I don't think it is the actual lack of Content-type that makes hypermail freeze. I think it its the lack of an "initial" boundary stirng that should signal the start of the first alternative.

> Why does this problem happen? Some email clients apparently give the
> user the option of sending emails as HTML only or as HTML & PLAIN/TEXT at
> the same time.

That might be the reason, but I think there's someone along the way that breaks this.

> How to correct the problem?

First I think we need to figure out who's causing this to happen. If it truly is the mail programs you mention, then we probably need to patch hypermail to work-around the flawed mails in the style you've shown.

> 1. Manual Option (work around): go into the batch file and wildcard find
> and replace all "multipart/alternative" instances with "text/html."
> This can obviously be a maddening and laborious task if you are not
> constantly watching your archive.

That is not a complete fix anyway. You've still not fixed the boundaries then.

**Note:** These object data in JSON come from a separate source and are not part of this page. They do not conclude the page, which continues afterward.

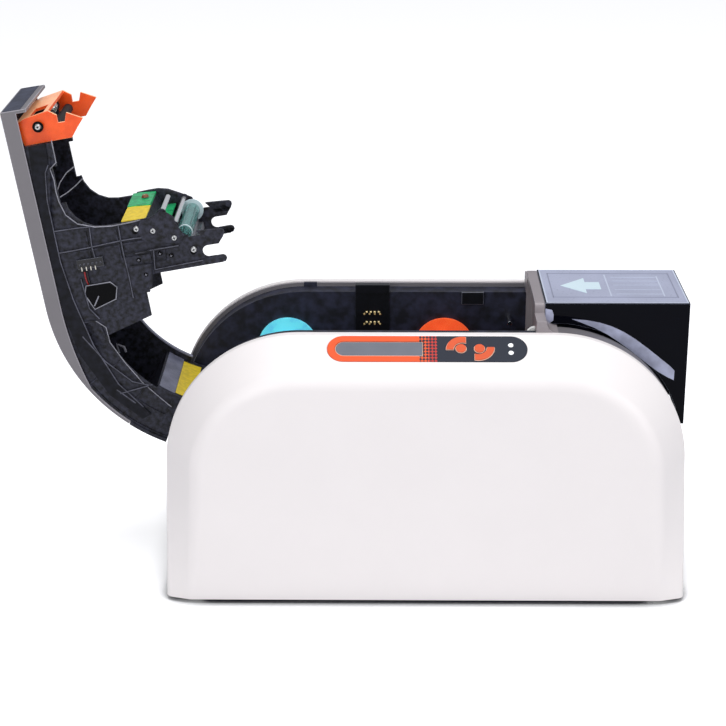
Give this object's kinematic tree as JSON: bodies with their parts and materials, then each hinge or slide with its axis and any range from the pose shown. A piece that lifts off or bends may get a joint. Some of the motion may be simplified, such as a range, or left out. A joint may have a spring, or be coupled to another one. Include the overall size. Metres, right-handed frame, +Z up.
{
  "type": "id card printer",
  "caption": "Desktop card printer with rounded white side panels, a hinged top cover that carries the print head, a smoked card hopper lid, a ribbon bay and a key panel.",
  "frame": {"origin": "on the surface that the printer stands on, at the bottom of the centre foot under the middle of the housing", "axes": "+X from the cover hinge to the card hopper, -Y towards the control panel, +Z up; the cover is open at rest"},
  "size_m": [0.488, 0.204, 0.3506],
  "materials": {
    "white_plastic": "satin",
    "grey_plastic": "satin",
    "dark_grey_plastic": "satin",
    "frame_grey_plastic": "satin",
    "black_plastic": "satin",
    "smoked_plastic": "gloss",
    "bright_steel": "polished",
    "steel_plate": "brushed",
    "motor_black": "satin",
    "rubber": "matte",
    "teal_plastic": "gloss",
    "orange_plastic": "satin",
    "blue_plastic": "satin",
    "bronze": "satin",
    "circuit_board": "satin",
    "aluminium": "satin",
    "display_plastic": "gloss",
    "light_plastic": "gloss",
    "yellow_label": "satin",
    "slate_plastic": "satin"
  },
  "bodies": {
    "base": {"front_side_panel": "white_plastic", "rear_side_panel": "white_plastic", "base_plate": "steel_plate", "rubber_feet": "rubber", "front_chassis_wall": "black_plastic", "rear_chassis_wall": "black_plastic", "rim_strips": "grey_plastic", "hinge_end_cover": "dark_grey_plastic", "hopper_end_cover": "dark_grey_plastic", "hopper_frame": "frame_grey_plastic", "hopper_tray": "black_plastic", "card_deck": "black_plastic", "control_bezel": "slate_plastic", "display_window": "display_plastic", "status_lights": "light_plastic", "contact_board": "black_plastic", "contact_pins": "bronze", "sensor_pad": "black_plastic", "catch_pins": "bright_steel", "shaft_bushes": "bronze", "drive_plate": "steel_plate", "drive_motor": "motor_black", "ribbon_motors": "bright_steel", "drive_belt": "rubber", "power_inlet": "black_plastic", "usb_socket": "bright_steel", "circuit_boards": "circuit_board", "hinge_pins": "bright_steel", "case_screws": "bright_steel"},
    "cover": {"cover_shell": "grey_plastic", "cover_frame": "black_plastic", "head_carrier": "black_plastic", "print_head": "aluminium", "head_board": "circuit_board", "guide_shafts": "bright_steel", "cover_connector": "black_plastic", "cover_screws": "bright_steel", "cover_labels": "yellow_label", "latch_spring": "bright_steel"},
    "latch": {"cover_latch": "orange_plastic", "latch_roller": "rubber"},
    "ribbon_guide": {"ribbon_roller": "teal_plastic"},
    "lid": {"hopper_lid": "smoked_plastic"},
    "weight": {"card_weight": "black_plastic"},
    "platen": {"platen_roller": "rubber", "platen_shaft": "bright_steel"},
    "feed": {"feed_roller": "rubber"},
    "pick": {"pick_roller": "rubber"},
    "exit": {"exit_roller": "rubber"},
    "motor_pulley": {"drive_pulley": "aluminium"},
    "supply": {"supply_hub": "blue_plastic"},
    "takeup": {"takeup_hub": "orange_plastic"},
    "supply_drive": {"supply_pinion": "bronze"},
    "takeup_drive": {"takeup_pinion": "bronze"},
    "idler": {"idler_wheel": "white_plastic"},
    "menu_key": {"menu_button": "orange_plastic"},
    "enter_key": {"enter_button": "orange_plastic"},
    "cancel_key": {"cancel_button": "orange_plastic"},
    "scroll_key": {"scroll_button": "orange_plastic"},
    "rocker": {"power_switch": "black_plastic"}
  },
  "joints": [
    {"name": "cover_hinge", "type": "hinge", "parent": "base", "child": "cover", "pos_m": [-0.1687, 0, 0.1201], "axis": [0, 1, 0], "range_deg": [0, 99.5]},
    {"name": "latch_pivot", "type": "hinge", "parent": "cover", "child": "latch", "pos_m": [-0.27251, 0, 0.33694], "axis": [0, 1, 0], "range_deg": [0, 25], "stiffness_Nm_per_rad": 0.05, "springref_deg": -20.05},
    {"name": "ribbon_guide_spin", "type": "hinge", "parent": "cover", "child": "ribbon_guide", "pos_m": [-0.17289, 0, 0.25901], "axis": [0, 1, 0], "continuous": true},
    {"name": "lid_hinge", "type": "hinge", "parent": "base", "child": "lid", "pos_m": [0.1835, 0, 0.117], "axis": [0, 1, 0], "range_deg": [0, 85]},
    {"name": "weight_slide", "type": "slide", "parent": "base", "child": "weight", "axis": [0, 0, 1], "range_m": [0, 0.08]},
    {"name": "platen_spin", "type": "hinge", "parent": "base", "child": "platen", "pos_m": [-0.0439, 0, 0.0865], "axis": [0, 1, 0], "continuous": true},
    {"name": "feed_spin", "type": "hinge", "parent": "base", "child": "feed", "pos_m": [0.0281, 0, 0.0865], "axis": [0, 1, 0], "continuous": true},
    {"name": "pick_spin", "type": "hinge", "parent": "base", "child": "pick", "pos_m": [0.123, 0, 0.0865], "axis": [0, 1, 0], "continuous": true},
    {"name": "exit_spin", "type": "hinge", "parent": "base", "child": "exit", "pos_m": [-0.1467, 0, 0.0865], "axis": [0, 1, 0], "continuous": true},
    {"name": "motor_spin", "type": "hinge", "parent": "base", "child": "motor_pulley", "pos_m": [-0.0099, 0, 0.0405], "axis": [0, 1, 0], "continuous": true},
    {"name": "supply_spin", "type": "hinge", "parent": "base", "child": "supply", "pos_m": [-0.1039, 0, 0.1465], "axis": [0, 1, 0], "continuous": true},
    {"name": "takeup_spin", "type": "hinge", "parent": "base", "child": "takeup", "pos_m": [0.0161, 0, 0.1465], "axis": [0, 1, 0], "continuous": true},
    {"name": "supply_drive_spin", "type": "hinge", "parent": "base", "child": "supply_drive", "pos_m": [-0.1039, 0, 0.1256], "axis": [0, 1, 0], "continuous": true},
    {"name": "takeup_drive_spin", "type": "hinge", "parent": "base", "child": "takeup_drive", "pos_m": [0.0161, 0, 0.1256], "axis": [0, 1, 0], "continuous": true},
    {"name": "idler_spin", "type": "hinge", "parent": "base", "child": "idler", "pos_m": [0.0783, 0, 0.1864], "axis": [0, 1, 0], "continuous": true},
    {"name": "menu_press", "type": "slide", "parent": "base", "child": "menu_key", "axis": [0, 0.5214, -0.8533], "range_m": [0, 0.001], "stiffness_N_per_m": 500, "springref_m": -0.001},
    {"name": "enter_press", "type": "slide", "parent": "base", "child": "enter_key", "axis": [0, 0.5214, -0.8533], "range_m": [0, 0.001], "stiffness_N_per_m": 500, "springref_m": -0.001},
    {"name": "cancel_press", "type": "slide", "parent": "base", "child": "cancel_key", "axis": [0, 0.5214, -0.8533], "range_m": [0, 0.001], "stiffness_N_per_m": 500, "springref_m": -0.001},
    {"name": "scroll_press", "type": "slide", "parent": "base", "child": "scroll_key", "axis": [0, 0.5214, -0.8533], "range_m": [0, 0.001], "stiffness_N_per_m": 500, "springref_m": -0.001},
    {"name": "rocker_tilt", "type": "hinge", "parent": "base", "child": "rocker", "pos_m": [0.1842, -0.0025, 0.03], "axis": [0, 0, 1], "range_deg": [0, 12]}
  ],
  "couplings": [
    {"joint": "feed_spin", "follows": "platen_spin", "ratio": 1},
    {"joint": "pick_spin", "follows": "platen_spin", "ratio": 1},
    {"joint": "exit_spin", "follows": "platen_spin", "ratio": 1},
    {"joint": "motor_spin", "follows": "platen_spin", "ratio": 1},
    {"joint": "supply_drive_spin", "follows": "supply_spin", "ratio": -3.3333},
    {"joint": "takeup_drive_spin", "follows": "takeup_spin", "ratio": -3.3333}
  ]
}
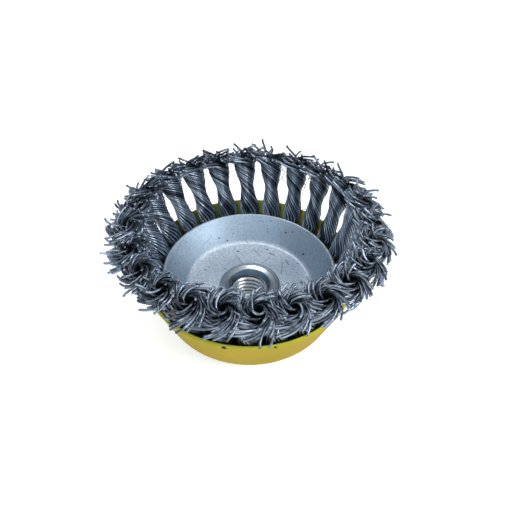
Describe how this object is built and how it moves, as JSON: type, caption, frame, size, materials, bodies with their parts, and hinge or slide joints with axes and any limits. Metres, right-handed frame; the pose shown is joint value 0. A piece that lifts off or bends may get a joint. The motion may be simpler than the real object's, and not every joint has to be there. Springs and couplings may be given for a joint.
{
  "type": "wire cup brush",
  "caption": "Bowl-shaped wire cup brush: yellow pressed cup, zinc-plated inner dish and threaded hub, with a ring of twisted steel wire knots that splay into shaggy tufts.",
  "frame": {"origin": "on the spindle axis at the hub's lower end face, which is the lowest face of the brush", "axes": "+Z along the spindle axis, from the machine side to the wire side; +X through the first knot's hole"},
  "size_m": [0.1014, 0.1014, 0.0475],
  "materials": {
    "yellow_paint": "satin yellow paint with small chips at the rim",
    "zinc_plate": "dull bright zinc plating with fine specks and scratches",
    "hub_zinc": "zinc plated turned steel",
    "plain_steel": "plain stamped steel",
    "wire_steel": "dark blue-grey drawn spring wire"
  },
  "bodies": {
    "root": {"outer_cup": "yellow_paint", "inner_plate": "zinc_plate", "knot_holder": "plain_steel", "threaded_hub": "hub_zinc", "knot_01": "wire_steel", "knot_02": "wire_steel", "knot_03": "wire_steel", "knot_04": "wire_steel", "knot_05": "wire_steel", "knot_06": "wire_steel", "knot_07": "wire_steel", "knot_08": "wire_steel", "knot_09": "wire_steel", "knot_10": "wire_steel", "knot_11": "wire_steel", "knot_12": "wire_steel", "knot_13": "wire_steel", "knot_14": "wire_steel", "knot_15": "wire_steel", "knot_16": "wire_steel", "knot_17": "wire_steel", "knot_18": "wire_steel", "knot_19": "wire_steel", "knot_20": "wire_steel", "knot_21": "wire_steel", "knot_22": "wire_steel", "knot_23": "wire_steel", "knot_24": "wire_steel"}
  },
  "joints": []
}
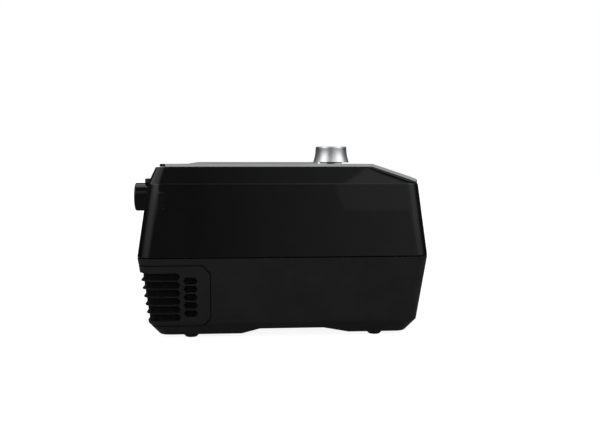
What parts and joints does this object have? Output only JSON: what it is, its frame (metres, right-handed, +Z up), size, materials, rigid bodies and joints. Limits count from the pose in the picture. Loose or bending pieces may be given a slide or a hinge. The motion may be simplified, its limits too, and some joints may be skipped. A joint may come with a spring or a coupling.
{
  "type": "cpap machine",
  "caption": "Bedside breathing-therapy machine with side water-tank drawer, flip lid, control knob, sloping front keys, rear hose outlet and louvred filter cover.",
  "frame": {"origin": "on the surface under the middle of the overall width and depth, hose outlet included", "axes": "+X to the user's right, towards the water tank; +Y to the rear, towards the hose outlet; +Z up; the sloping front with the display faces -Y"},
  "size_m": [0.27, 0.2074, 0.1273],
  "materials": {
    "upper_housing": "polished black moulding, semi-gloss",
    "lower_housing": "fine-grained matt black moulding",
    "top_cover": "piano-black cover plate",
    "tank_panel": "polished black moulding",
    "tank_lid": "piano-black lid",
    "satin_black": "satin black moulding",
    "keys": "satin black key caps",
    "matt_black": "matt black moulding",
    "knob_metal": "turned and satin-polished aluminium",
    "knob_cap": "black inlay disc",
    "display_glass": "dark display window",
    "rubber": "black moulded rubber",
    "steel": "plain steel",
    "aluminium": "bare aluminium",
    "smoke_plastic": "smoke-tinted clear plastic",
    "white_plastic": "natural white moulding",
    "foam": "dark acoustic foam",
    "filter_foam": "grey filter pad",
    "circuit": "green circuit board with plain parts"
  },
  "bodies": {
    "machine": {"upper_housing": "upper_housing", "lower_housing": "lower_housing", "top_cover": "top_cover", "filter_frame": "satin_black", "air_filter": "filter_foam", "foot_front_left": "rubber", "foot_rear_left": "rubber", "foot_front_right": "rubber", "foot_rear_right": "rubber", "housing_screw_1": "steel", "housing_screw_2": "steel", "housing_screw_3": "steel", "housing_screw_4": "steel", "knob_collar": "matt_black", "encoder_body": "satin_black", "encoder_board": "circuit", "display_lens": "display_glass", "display_module": "matt_black", "control_board": "circuit", "air_outlet": "satin_black", "heated_tube_contact": "matt_black", "data_socket": "steel", "power_inlet": "satin_black", "blower_lower_volute": "white_plastic", "blower_upper_volute": "white_plastic", "motor": "aluminium", "blower_mount_1": "rubber", "blower_mount_2": "rubber", "blower_mount_3": "rubber", "blower_duct": "matt_black", "return_duct": "matt_black", "inlet_gasket": "rubber", "outlet_gasket": "rubber", "tank_bay": "satin_black", "heater_plate": "aluminium", "heater_insulator": "white_plastic", "inlet_muffler": "foam", "main_board": "circuit"},
    "push_switch": {"encoder_plunger": "white_plastic"},
    "knob": {"control_knob": "knob_metal", "knob_cap": "knob_cap", "encoder_shaft": "steel"},
    "ramp_button": {"ramp_key": "keys"},
    "home_button": {"home_key": "keys"},
    "start_button": {"start_key": "keys"},
    "filter_door": {"filter_cover": "lower_housing"},
    "port_plug": {"port_cover": "rubber"},
    "rotor": {"impeller": "white_plastic", "motor_shaft": "steel"},
    "water_tank": {"tank_tub": "smoke_plastic", "tank_base_plate": "steel", "tank_front_panel": "tank_panel", "splash_guard": "smoke_plastic", "lid_hinge_pin": "steel"},
    "tank_flap": {"tank_lid": "tank_lid", "lid_seal": "rubber"}
  },
  "joints": [
    {"name": "knob_press", "type": "slide", "parent": "machine", "child": "push_switch", "axis": [0, 0, -1], "range_m": [0, 0.0008], "stiffness_N_per_m": 4000, "springref_m": -0.0005},
    {"name": "knob_turn", "type": "hinge", "parent": "push_switch", "child": "knob", "pos_m": [-0.04, -0.04945, 0.12], "axis": [0, 0, 1], "continuous": true},
    {"name": "ramp_press", "type": "slide", "parent": "machine", "child": "ramp_button", "axis": [0, 0.329, -0.9443], "range_m": [0, 0.0006], "stiffness_N_per_m": 1500, "springref_m": -0.0005},
    {"name": "home_press", "type": "slide", "parent": "machine", "child": "home_button", "axis": [0, 0.329, -0.9443], "range_m": [0, 0.0006], "stiffness_N_per_m": 1500, "springref_m": -0.0005},
    {"name": "start_press", "type": "slide", "parent": "machine", "child": "start_button", "axis": [0, 0.329, -0.9443], "range_m": [0, 0.0006], "stiffness_N_per_m": 1500, "springref_m": -0.0005},
    {"name": "filter_cover_pull", "type": "slide", "parent": "machine", "child": "filter_door", "axis": [0, 1, 0], "range_m": [0, 0.05]},
    {"name": "port_cover_pull", "type": "slide", "parent": "machine", "child": "port_plug", "axis": [-1, 0, 0], "range_m": [0, 0.006]},
    {"name": "impeller_spin", "type": "hinge", "parent": "machine", "child": "rotor", "pos_m": [-0.062, -0.00075, 0.03], "axis": [0, 0, 1], "continuous": true},
    {"name": "tank_slide", "type": "slide", "parent": "machine", "child": "water_tank", "axis": [1, 0, 0], "range_m": [0, 0.12]},
    {"name": "tank_lid_flip", "type": "hinge", "parent": "water_tank", "child": "tank_flap", "pos_m": [0.076, 0.06625, 0.1114], "axis": [-1, 0, 0], "range_deg": [0, 90]}
  ]
}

> 3. Hypermail Patch?: Could a new sub-routine be written that specifies an
> action for multipart/alternative emails that do not have complete
> content-type designations? Perhaps either substituting "Content-Type:
> text/html" outright or discarding incomplete messages to a scratch file
> so as not to freeze future output?

It couldn't possibly be a config file entry as if this is what those mailers send, then the broken mails will appear everywhere and everyone would want this fixed.

My guess is that the mail was sent away properly by the mail client, but that your mail server that received this mail somehow converted it for you in your end. I think we would've spotted this problem a lot more otherwise.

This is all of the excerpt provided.